Need A New Knee? 3D Printed Cartilage, Bone, and Muscle is the Ticket

Need A New Knee? 3D Printed Cartilage, Bone, and Muscle is the Ticket

Need A New Knee? 3D Printed Cartilage, Bone, and Muscle is the Ticket

A team of scientists, led by Anthony Atala, at Wake Forest University has developed a 3D printer than can create sustainable biomedical material. This team that specializes in biomedical research, calls this process the Integrated Tissue and Organ Printing System (“ITOP”).

It’s a 3D printer that can craft relatively simple tissues like cartilage into large complex shapes—like an infant’s ear. Using cartridges that are brimming with biodegradable plastic and human cells bound up in gel, this new kind of 3D printer builds complex chunks of growing muscle, cartilage, and even bone.

The aim of tissue engineering is to grow replacement tissues and organs in the lab to try to offset the shortage available for transplants.
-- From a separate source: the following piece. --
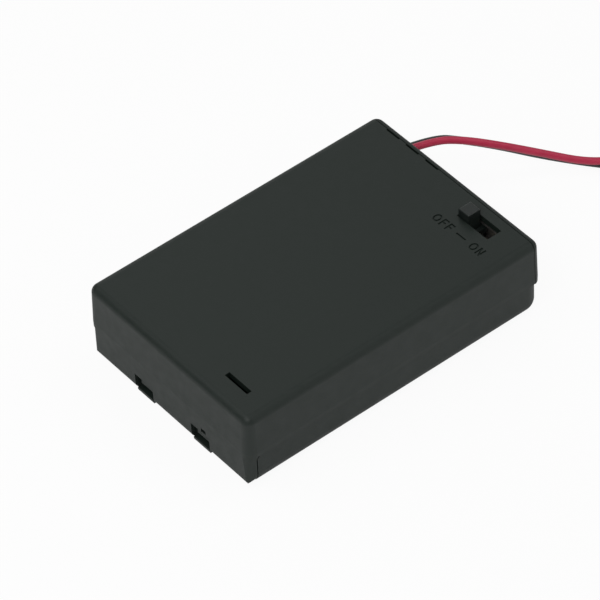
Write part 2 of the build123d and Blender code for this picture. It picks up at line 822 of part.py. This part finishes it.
# Routes outside, chosen by hand: straight out of the hole, down under gravity, then along
# the surface, the red lead resting on the black one, to the coil that holds the rest
coil_x = 80.5
coil_y = -10.4
coil_start_x = coil_x - coil_radius
black_low_z = wire_radius + rest_gap
red_low_z = black_low_z + wire_diameter + rest_gap
red_route = [
    (half_length, red_hole[0], red_hole[1]),
    (42.3, 16.2, 10.67),
    (47.3, 13.0, 9.92),
    (52.7, 8.7, 8.2),
    (59.5, 4.4, 4.9),
    (65.8, -0.9, 2.4),
    (coil_start_x, -4.6, red_low_z),
    (coil_start_x, coil_y, red_low_z),
]
black_route = [
    (half_length, black_hole[0], black_hole[1]),
    (43.4, 17.5, 9.8),
    (48.0, 13.8, 8.8),
    (53.5, 9.6, 6.8),
    (60.2, 5.2, 3.3),
    (66.8, 0.2, 0.85),
    (coil_start_x, -4.6, black_low_z),
    (coil_start_x, coil_y, black_low_z),
]


def coil_end_radius():
    return coil_radius - coil_turns * coil_pitch


def coil_ring(low_z):
    """Outer shape of one flat coil, its turns side by side with a little play."""
    height = wire_diameter + rest_gap
    outer = Cylinder(coil_radius + wire_radius + coil_play, height)
    inner = Cylinder(coil_end_radius() - wire_radius, height)
    return Pos(coil_x, coil_y, low_z + wire_radius) * (outer - inner)


def lead_tip(centre_z, ring):
    """Stripped and tinned end, turned inwards from the coil's last turn."""
    angle = math.radians(180 + 360 * coil_turns)
    start_radius = coil_end_radius() - wire_radius
    start = (coil_x + start_radius * math.cos(angle), coil_y + start_radius * math.sin(angle), centre_z)
    heading = angle + math.radians(90 + tip_turn_in)
    plane = Plane(origin=start, z_dir=(math.cos(heading), math.sin(heading), 0))
    return extrude(plane * Circle(tip_diameter / 2), amount=tip_length) - ring


def solder_dome(middle, radius, *cutters):
    """A bead of solder around a joint, cut back to the metal and wire it wets."""
    dome = Pos(*middle) * Sphere(radius)
    for cutter in cutters:
        dome -= cutter
    return dome


def stripped_end(route):
    """The bare core between a wire's cut insulation and its joint."""
    start = Vector(*route[0])
    away = (start - Vector(*route[1])).normalized()
    plane = Plane(origin=tuple(start), z_dir=tuple(away))
    return extrude(plane * Circle(core_diameter / 2), amount=joint_gap)


def make_parts():
    parts = {"tray": make_tray(), "cover": make_cover()}
    near_bridge, near_single = near_plate_spans()
    far_bridge = far_plate_spans()[1]
    parts["near_bridge_contact"] = contact_plate(near_wall_x, 1, near_bridge, cell_y[1])
    parts["near_single_contact"] = make_near_single_contact()
    parts["far_bridge_contact"] = contact_plate(divider_x, -1, far_bridge, cell_y[2]) - wire_way_block()
    parts["far_single_contact"] = make_far_single_contact()
    parts["cell_1_spring"] = coil_spring(near_wall_x, 1, cell_y[0])
    parts["cell_2_spring"] = coil_spring(divider_x, -1, cell_y[1])
    parts["cell_3_spring"] = coil_spring(near_wall_x, 1, cell_y[2])
    parts["switch_can"] = make_switch_can()
    parts["switch_board"] = make_switch_board()
    for name in pad_y:
        parts["switch_" + name + "_terminal"] = terminal_parts(name)
    parts["switch_knob"] = make_switch_knob()
    parts["switch_wiper"] = make_switch_wiper()
    inside = {
        "return_wire": return_route,
        "red_inner_wire": red_inside_route,
        "black_inner_wire": black_inside_route,
    }
    joints = []
    metal = {
        "return_wire": "near_single_contact",
        "red_inner_wire": "far_single_contact",
        "black_inner_wire": "switch_on_terminal",
    }
    for name, route in inside.items():
        insulation = tube(route_wire(route, name), wire_diameter)
        parts[name] = insulation + stripped_end(route)
        middle = Vector(*route[0]) + (Vector(*route[0]) - Vector(*route[1])).normalized() * joint_gap
        joints.append(solder_dome(tuple(middle), solder_radius, parts[name], parts[metal[name]], parts["tray"]))
    end_route = list(reversed(return_route))
    parts["return_wire"] += stripped_end(end_route)
    end_middle = (switch_x, pad_y["common"], pin_end_z)
    joints.append(solder_dome(end_middle, solder_radius, parts["return_wire"], parts["switch_common_terminal"]))
    parts["solder_joints"] = Compound(joints)
    red_ring = coil_ring(red_low_z - wire_radius)
    black_ring = coil_ring(black_low_z - wire_radius)
    red_tube = tube(route_wire(red_route, "red_lead"), wire_diameter)
    black_tube = tube(route_wire(black_route, "black_lead"), wire_diameter)
    parts["red_lead"] = red_tube - red_ring - parts["red_inner_wire"]
    parts["black_lead"] = black_tube - black_ring - parts["black_inner_wire"]
    parts["red_lead_coil"] = red_ring
    parts["black_lead_coil"] = black_ring
    parts["red_lead_tip"] = lead_tip(red_low_z, red_ring)
    parts["black_lead_tip"] = lead_tip(black_low_z, black_ring)
    return parts


os.makedirs("parts", exist_ok=True)
for part_name, shape in make_parts().items():
    solids = shape.solids()
    whole = solids[0] if len(solids) == 1 else Compound(solids)
    whole.label = part_name
    export_step(whole, f"parts/{part_name}.step")
    print(part_name, len(solids), "solids", round(sum(solid.volume for solid in solids), 1), "mm3")
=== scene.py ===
"""Looks of an enclosed holder for three AA cells: black moulded box, slide switch, two flying leads.

Metres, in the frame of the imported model: +X runs along the cells towards the switch and the
leads, +Y towards the lead hole, +Z up, with the origin in the middle of the underside.
"""
import json
import math

import bpy
import numpy as np
from mathutils import Matrix, Vector


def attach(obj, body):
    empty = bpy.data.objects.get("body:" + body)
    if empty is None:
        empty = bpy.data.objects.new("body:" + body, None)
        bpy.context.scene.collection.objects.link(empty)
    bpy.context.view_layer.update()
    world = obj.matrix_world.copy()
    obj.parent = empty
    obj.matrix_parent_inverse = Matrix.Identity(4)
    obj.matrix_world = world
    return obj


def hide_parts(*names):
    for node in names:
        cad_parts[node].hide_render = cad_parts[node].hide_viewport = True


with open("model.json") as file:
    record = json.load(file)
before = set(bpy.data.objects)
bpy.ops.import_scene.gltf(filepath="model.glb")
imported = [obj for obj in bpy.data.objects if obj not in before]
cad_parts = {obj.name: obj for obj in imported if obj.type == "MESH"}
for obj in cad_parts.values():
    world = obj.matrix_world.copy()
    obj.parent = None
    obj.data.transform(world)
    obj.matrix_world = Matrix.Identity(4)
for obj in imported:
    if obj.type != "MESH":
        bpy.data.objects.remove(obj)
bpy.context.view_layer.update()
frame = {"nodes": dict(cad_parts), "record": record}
nodes = frame["nodes"]
MM = 0.001

# The photograph's view, solved from the box's edges: 600 x 600 pixels
PHOTO_SIDE_PX = 600
VIEW_YAW_DEG = -37.34
VIEW_ELEVATION_DEG = 45.17
VIEW_ROLL_DEG = -2.93
FOCAL_LENGTH_PX = 4629.0
CAMERA_DISTANCE = 855.1 * MM
AIM_POINT = Vector((0.0, 0.0, 9.64 * MM))
AIM_PIXEL = (315.8, 293.7)
SENSOR_WIDTH_MM = 36.0

# Leads: their thickness, points of the stretch along the surface, the coil that holds the rest,
# and the inward end
WIRE_DIAMETER = 1.5 * MM
COIL_CENTRE_MM = (80.5, -10.4)
COIL_RADIUS_MM = 9.7
COIL_TURNS = 1.65
COIL_PITCH_MM = 1.55
COIL_POINTS_PER_TURN = 20
RED_HEIGHT_MM = 2.29
BLACK_HEIGHT_MM = 0.77
RED_ROUTE_MM = [
    (35.0, 17.94, 10.62), (42.3, 16.2, 10.67), (47.3, 13.0, 9.92), (52.7, 8.7, 8.2),
    (59.5, 4.4, 4.9), (65.8, -0.9, 2.4), (70.8, -4.6, 2.29), (70.8, -10.4, 2.29),
]
BLACK_ROUTE_MM = [
    (35.0, 19.26, 9.78), (43.4, 17.5, 9.8), (48.0, 13.8, 8.8), (53.5, 9.6, 6.8),
    (60.2, 5.2, 3.3), (66.8, 0.2, 0.85), (70.8, -4.6, 0.77), (70.8, -10.4, 0.77),
]
INWARD_END_MM = [(82.72, -3.62), (81.15, -3.79), (80.5, -4.1625)]

# Lead ends: stripped, twisted and tinned
TIP_START_MM = (80.5, -4.1625)
TIP_HEADING_DEG = 210.0
TIP_LENGTH = 5.0 * MM
TIP_DIAMETER = 0.75 * MM
TIP_STRANDS = 6
TIP_TWISTS = 1.6
TIP_POINT_SHARE = 0.1
TIP_STEPS = 70
TIP_SIDES = 48

# Springs: CAD node, x of the plate they stand on, way they point, y of their axis
SPRINGS_MM = [
    ("cell_1_spring", -31.25, 1, 14.6),
    ("cell_2_spring", 24.05, -1, 0.0),
    ("cell_3_spring", -31.25, 1, -14.6),
]
SPRING_AXIS_HEIGHT_MM = 8.6
SPRING_BASE_RADIUS_MM = 4.54
SPRING_TIP_RADIUS_MM = 2.9
SPRING_WIRE_MM = 0.7
SPRING_LENGTH_MM = 7.6
SPRING_TURNS = 4.5
SPRING_FLAT_TURNS = 0.65
SPRING_STEPS_PER_TURN = 56
SPRING_SIDES = 18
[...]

This may sound like the stuff of science-fiction, but Atala said it’s not that far into the future.

Scientists have been working with 3D printed organs for years. What’s new is that these creations are more stable than others made in the past. “The concept is, you would take a small piece of tissue from a patient — less than half the size of a postage stamp — then we can expand the cells outside the body and place them in the printer so we could print tissues for that same patient,” Atala said. It takes several weeks to grow the cells and a few hours to print them.

The military is funding the research in hopes of using it to heal battle injuries. “Our goal is to treat patients and our wounded warriors,” Atala said.

Wake Forest School of Medicine built this customized 3D printer, the only one in the country. It uses bio-gel and biodegradable materials and can scan a blueprint, then create whatever is ordered.

The genius of the ITOP process is the way it is able to structure the tissue that is being injected into the body. The 3D printer creates cells that are suspended in gel, which protects the cells during the binding process.  

The process prints out both tissue and a biodegradable plastic. The plastic, called polycaprolactone, allows the cells to maintain their structural integrity while they are binding to the body. Then, the plastic degrades away.  

“This is very important as the process allows the tissues we print to keep the structural integrity necessary to implant inside the body,” Atala says. “Basically we’re printing a thread of hard [plastic], then a bead of these soft cells intermittently. So: hard, soft, hard, soft.”

Prior to this process, the largest cell-tissue that could be printed were only about two times the size of a grain of salt. Now with the ITOP, simple tissues can be crafted into larger more complex shapes.

For now, Atala’s team is testing the long-term safety of ITOP’s approach as a run-up to developing tissues for human implantation.